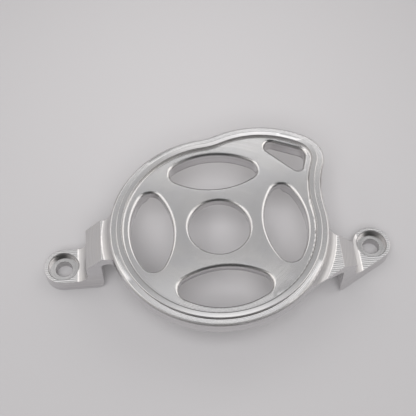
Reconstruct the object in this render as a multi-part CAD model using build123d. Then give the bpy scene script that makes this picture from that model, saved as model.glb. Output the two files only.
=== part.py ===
from build123d import *
import math
import os

# Machined aluminium guard for a motor cover: one solid, an open disc with a lobe, carried by two cranked ears.
# Millimetres, +Z up. The feet stand on z = 0, and the box round the object is centred on x = 0 and y = 0.

# Heights above the face that the feet are bolted to
foot_thick = 5.4
foot_to_arm = 14.4
arm_top = foot_thick + foot_to_arm
arm_thick = 4.0
arm_to_web = 3.6
web_top = arm_top + arm_to_web
ledge_rise = 0.35
rim_rise = 1.0
disc_thick = 5.0
disc_bottom = web_top - disc_thick
ledge_top = web_top + ledge_rise
rim_top = web_top + rim_rise

# Disc outline: a round body and a lobe, whose tight corner runs on into a long arc
body_radius = 39.2
corner_radius = 12.0
corner_bearing = 42.4
lobe_radius = 37.5
lobe_bearing = 57.8
left_hollow = 20.0
right_hollow = 40.0
waist_land = 1.6

# Rim section, measured inwards from the outline
edge_round = 0.85
ledge_width = 2.6
rim_width = 1.9
rim_hollow = 0.9
rim_break = 0.25
base_chamfer = 0.8
corner_bite = 2 * (ledge_width + rim_width) + waist_land

# Web and its openings: the ovals fill what the bore, the rim and the lands beside them leave
centre_bore = 21.8
bore_land = 5.5
rim_land = 3.1
hole_round = 1.05
web_thick = 2.8
pocket_wall = 9.2
pocket_corner = 1.5
pocket_radius = body_radius - pocket_wall
oval_width = body_radius - ledge_width - rim_width - rim_land - bore_land - centre_bore / 2
oval_pitch = centre_bore / 2 + bore_land + oval_width / 2
oval_length = 1.35 * oval_pitch
oval_tip = 0.276 * oval_width

# Opening in the lobe: three rounds wrapped by straight sides, each placed from the middle of the lobe's corner
lobe_rounds = [(-7.4, 6.3, 3.4), (2.2, 1.8, 3.8), (1.5, -3.4, 3.0)]

# Ears, from the disc outwards
arm_bite = 4.7
arm_reach = 3.2
bevel_run = 6.0
leg_thick = 5.5
left_reach = 9.2
right_reach = 9.0
arm_root = body_radius - arm_bite
bevel_start = body_radius + arm_reach
wall_x = bevel_start + bevel_run
leg_inner = wall_x - leg_thick

# Bolt holes and the pads round them
bolt_y = -1.4
left_bolt = Vector(-wall_x - left_reach, bolt_y)
right_bolt = Vector(wall_x + right_reach, bolt_y)
pad_radius = 6.95
bolt_clear = 6.4
head_bore = 11.0
head_depth = 2.0
lip_break = 0.3
foot_hollow = 4.2
leg_round = 3.0
leg_hollow = 2.0
arm_hollow = 3.25
ear_corner = 4.0
back_corner = 2.5
right_back = -5.3
right_bearing = -43.0
left_rise = 2.7
ear_inset = 5.2
ear_bite = 0.15


def at(angle, radius, centre=Vector(0, 0)):
    """Point on a circle about a centre."""
    return centre + Vector(radius * math.cos(angle), radius * math.sin(angle))


def slab(face, low, high):
    """Plan face made a solid between two heights."""
    return extrude(Pos(0, 0, low) * face, amount=high - low)


def corner_of(sketch, x, y):
    """The corner of a sketch at a given point."""
    return min(sketch.vertices(), key=lambda v: (Vector(v) - Vector(x, y)).length)


def wrap(rounds):
    """Face inside a band pulled tight round circles, each given as x, y and radius."""
    middle_x = sum(x for x, y, r in rounds) / len(rounds)
    middle_y = sum(y for x, y, r in rounds) / len(rounds)
    edges = []
    for x, y, r in rounds:
        inward = math.degrees(math.atan2(middle_y - y, middle_x - x))
        edges += (Pos(x, y) * Rot(0, 0, inward) * Circle(r)).edges()
    return make_hull(edges)


# Disc outline, or the same line any distance inside it: every arc keeps its centre
corner_centre = at(math.radians(corner_bearing), body_radius + corner_radius - corner_bite)
lobe_centre = corner_centre - at(math.radians(lobe_bearing), lobe_radius - corner_radius)


def crossing(centre, radius, hub, side):
    """Where a circle crosses one about the origin, left (1) or right (-1) of the line to its centre."""
    gap = centre.length
    along = (hub**2 - radius**2 + gap**2) / (2 * gap)
    aside = math.sqrt(hub**2 - along**2)
    axis = centre.normalized()
    return axis * along + Vector(-axis.Y, axis.X) * aside * side


def outline(inset=0):
    """Face of the disc seen from above, drawn in by the inset."""
    body_r = body_radius - inset
    lobe_r = lobe_radius - inset
    corner_r = corner_radius - inset
    start = crossing(lobe_centre, lobe_r, body_r, 1)
    start_angle = math.atan2(start.Y - lobe_centre.Y, start.X - lobe_centre.X)
    meet_angle = math.radians(lobe_bearing)
    inner_angle = math.atan2(-corner_centre.Y, -corner_centre.X)
    crown = at((start_angle + meet_angle) / 2, lobe_r, lobe_centre)
    meet = at(meet_angle, lobe_r, lobe_centre)
    side = at((meet_angle + inner_angle) / 2, corner_r, corner_centre)
    end = at(inner_angle, corner_r, corner_centre)
    top_arc = ThreePointArc(start, crown, meet)
    side_arc = ThreePointArc(meet, side, end)
    lobe = make_face([top_arc, side_arc, Line(end, (0, 0)), Line((0, 0), start)])
    face = Circle(body_r) + lobe
    waist = crossing(corner_centre, corner_r, body_r, -1)
    face = fillet(corner_of(face, start.X, start.Y), left_hollow + inset)
    return fillet(corner_of(face, waist.X, waist.Y), right_hollow + inset)


# Disc: plate with a rounded outer edge, a raised rim, a sunk web and a pocket underneath
disc = slab(outline(), disc_bottom, ledge_top)
disc = fillet(disc.edges().group_by(Axis.Z)[-1], edge_round)
disc = chamfer(disc.edges().group_by(Axis.Z)[0], base_chamfer)
rim = slab(outline(ledge_width), disc_bottom + 1, rim_top)
rim = fillet(rim.edges().group_by(Axis.Z)[-1], rim_break)
recess = slab(outline(ledge_width + rim_width), web_top, rim_top + 1)
recess = fillet(recess.edges().group_by(Axis.Z)[0], rim_hollow)
pocket = slab(Circle(pocket_radius), disc_bottom - 1, web_top - web_thick)
pocket = fillet(pocket.edges().group_by(Axis.Z)[-1], pocket_corner)
disc = disc + rim - recess - pocket

# Openings: the bore, four lens-shaped ovals and the one in the lobe
half_length = oval_length / 2 - oval_tip
half_width = oval_width / 2
side_radius = (half_length**2 + half_width**2 - oval_tip**2) / (2 * (half_width - oval_tip))
side_centre = side_radius - half_width
touch = math.atan2(half_length, side_centre)
tip_centre = Vector(0, half_length)
flank_centre = Vector(-side_centre, 0)
right_low = at(-touch, side_radius, flank_centre)
right_high = at(touch, side_radius, flank_centre)
flank = ThreePointArc(right_low, Vector(half_width, 0), right_high)
tip = ThreePointArc(right_high, tip_centre + Vector(0, oval_tip), Vector(-right_high.X, right_high.Y))
half_turn = Rot(0, 0, 180)
oval = make_face([flank, tip, half_turn * flank, half_turn * tip])
ovals = PolarLocations(oval_pitch, 4) * oval
lobe_hole = Pos(corner_centre) * wrap([(x, y, r - hole_round) for x, y, r in lobe_rounds])
openings = Sketch() + [Circle(centre_bore / 2), *ovals, lobe_hole]
disc = disc - slab(openings, disc_bottom - 1, rim_top)
web_face = disc.faces().filter_by(Plane.XY).filter_by(lambda f: abs(f.center().Z - web_top) < 0.01)[0]
hole_edges = [edge for wire in web_face.inner_wires() for edge in wire.edges()]
disc = fillet(hole_edges, hole_round)

# Ears seen from the side: arm, bevel, leg wall, pad, and the round and hollow inside the crank
arm_bottom = arm_top - arm_thick
far_x = wall_x + left_reach + 2 * pad_radius
near_x = body_radius / 2
root_bottom = disc_bottom + base_chamfer
bevel_end = arm_top - (wall_x - bevel_start)
crank_points = [
    (near_x, arm_top),
    (bevel_start, arm_top),
    (wall_x, bevel_end),
    (wall_x, foot_thick),
    (far_x, foot_thick),
    (far_x, 0),
    (leg_inner, 0),
    (leg_inner, arm_bottom),
    (arm_root, root_bottom),
    (near_x, root_bottom),
]
crank = make_face(Polyline(*crank_points, close=True))
crank = fillet(corner_of(crank, wall_x, foot_thick), foot_hollow)
crank = fillet(corner_of(crank, leg_inner, 0), leg_round)
crank = fillet(corner_of(crank, leg_inner, arm_bottom), leg_hollow)
span = 2 * body_radius
crank_bar = extrude(Plane.XZ * crank, amount=span / 2, both=True)

# Ears seen from above: the right one's front edge runs from the disc to touch the pad, the left one is square
pad = Circle(pad_radius)
right_pad = Pos(right_bolt) * pad
left_pad = Pos(left_bolt) * pad
left_front = left_bolt.Y - pad_radius
foot_back = left_bolt.Y + pad_radius
left_back = foot_back + left_rise
hub_radius = body_radius - ear_bite
hub = Circle(hub_radius)
disc_touch = at(math.radians(right_bearing), hub_radius)
reach = right_bolt - disc_touch
slant = math.atan2(reach.Y, reach.X) - math.asin(pad_radius / reach.length)
pad_touch = at(slant - math.pi / 2, pad_radius, right_bolt)
wedge = make_face(Polyline((0, right_back), disc_touch, pad_touch, (right_bolt.X, right_back), close=True))
right_plan = hub + wedge + right_pad
right_plan = fillet(corner_of(right_plan, disc_touch.X, disc_touch.Y), ear_corner)
left_foot = Pos(left_bolt.X / 2, left_bolt.Y) * Rectangle(-left_bolt.X, 2 * pad_radius)
left_arm = Pos(-wall_x / 2, (left_front + left_back) / 2) * Rectangle(wall_x, left_back - left_front)
left_plan = hub + left_foot + left_arm + left_pad
right_plan = fillet(corner_of(right_plan, hub_radius, right_back), ear_corner)
right_plan = fillet(corner_of(right_plan, right_bolt.X - pad_radius, right_back), ear_corner)
left_plan = fillet(corner_of(left_plan, -hub_radius, left_front), ear_corner)
left_plan = fillet(corner_of(left_plan, -hub_radius, left_back), ear_corner)
left_plan = fillet(corner_of(left_plan, -wall_x, foot_back), back_corner)
inner_disc = Circle(body_radius - ear_inset)
right_window = Pos(near_x + span / 2, right_back + back_corner - span / 2) * Rectangle(span, span)
right_window += Pos(leg_inner + span / 2, 0) * Rectangle(span, span)
left_middle = (left_front + left_back) / 2
left_window = Pos(-near_x - span / 2, left_middle) * Rectangle(span, left_back - left_front + 2 * ear_corner)
right_plan = (right_plan & right_window) - inner_disc
left_plan = (left_plan & left_window) - inner_disc
right_ear = slab(right_plan, 0, arm_top) & crank_bar
left_ear = slab(left_plan, 0, arm_top) & crank_bar.mirror(Plane.YZ)

# Hollow between the arms' tops and the disc's wall
wall_top = arm_top + arm_hollow
collar_out = body_radius + arm_hollow
collar_in = body_radius - edge_round / 2
collar_base = arm_top - edge_round / 2
collar_foot = (collar_out, arm_top)
collar_head = (body_radius, wall_top)
collar_inside = [(collar_in, wall_top), (collar_in, collar_base), (collar_out, collar_base)]
collar_back = Polyline(collar_head, *collar_inside, collar_foot)
sweep_mid = at(math.radians(225), arm_hollow, Vector(collar_out, wall_top))
collar_front = ThreePointArc(collar_foot, sweep_mid, collar_head)
collar = revolve(Plane.XZ * make_face([collar_back, collar_front]), Axis.Z)
right_ear += collar & slab(right_plan, collar_base, wall_top)
left_ear += collar & slab(left_plan, collar_base, wall_top)
cover = disc + right_ear + left_ear

# Bolt holes: clearance hole, flat-bottomed bore for a socket head, broken lip
bolt_hole = slab(Circle(bolt_clear / 2), -1, foot_thick)
head_hole = slab(Circle(head_bore / 2), foot_thick - head_depth, foot_thick + 1)
lip = Pos(0, 0, foot_thick - lip_break) * extrude(Circle(head_bore / 2), amount=2 * lip_break, taper=-45)
drill = bolt_hole + head_hole + lip
cover = cover - Pos(left_bolt) * drill - Pos(right_bolt) * drill

# Own frame, half way between the bolts, and half way between the front of the disc and the top of the lobe
ring_x = -(left_bolt.X + right_bolt.X) / 2
ring_y = (body_radius - lobe_radius - lobe_centre.Y) / 2
cover = (Pos(ring_x, ring_y, 0) * cover).solid()
cover.label = "motor_cover"
os.makedirs("parts", exist_ok=True)
export_step(cover, "parts/motor_cover.step")
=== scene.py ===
import math
import bpy
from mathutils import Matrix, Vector


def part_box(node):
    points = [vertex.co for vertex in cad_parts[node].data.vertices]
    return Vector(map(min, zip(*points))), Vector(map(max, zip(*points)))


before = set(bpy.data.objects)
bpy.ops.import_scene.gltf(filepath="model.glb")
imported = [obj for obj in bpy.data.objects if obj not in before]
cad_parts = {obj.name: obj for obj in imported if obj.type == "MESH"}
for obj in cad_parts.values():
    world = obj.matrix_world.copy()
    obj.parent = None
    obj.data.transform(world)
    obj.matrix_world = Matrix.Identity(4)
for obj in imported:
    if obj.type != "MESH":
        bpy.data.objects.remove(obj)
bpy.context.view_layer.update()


# Motor cover
# One piece of aluminium plate, milled all over with end mills and ball mills, then anodised clear.
# Two socket screws through the feet hold it to the engine case, so it rides on the row's only body.
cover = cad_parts["motor_cover"]
millimetre = 0.001
rim_rise = 1.0
rim_over_ledge = 0.65
rim_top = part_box("motor_cover")[1].z / millimetre
web_top = rim_top - rim_rise
ledge_top = rim_top - rim_over_ledge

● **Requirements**
Look back at the data above. Transcribe exactly the lines starting at the line that contains "# Own frame, half" and ending at the line that contains "world = obj.matrix_world.copy()".

● **Task answer**
# Own frame, half way between the bolts, and half way between the front of the disc and the top of the lobe
ring_x = -(left_bolt.X + right_bolt.X) / 2
ring_y = (body_radius - lobe_radius - lobe_centre.Y) / 2
cover = (Pos(ring_x, ring_y, 0) * cover).solid()
cover.label = "motor_cover"
os.makedirs("parts", exist_ok=True)
export_step(cover, "parts/motor_cover.step")
=== scene.py ===
import math
import bpy
from mathutils import Matrix, Vector


def part_box(node):
    points = [vertex.co for vertex in cad_parts[node].data.vertices]
    return Vector(map(min, zip(*points))), Vector(map(max, zip(*points)))


before = set(bpy.data.objects)
bpy.ops.import_scene.gltf(filepath="model.glb")
imported = [obj for obj in bpy.data.objects if obj not in before]
cad_parts = {obj.name: obj for obj in imported if obj.type == "MESH"}
for obj in cad_parts.values():
    world = obj.matrix_world.copy()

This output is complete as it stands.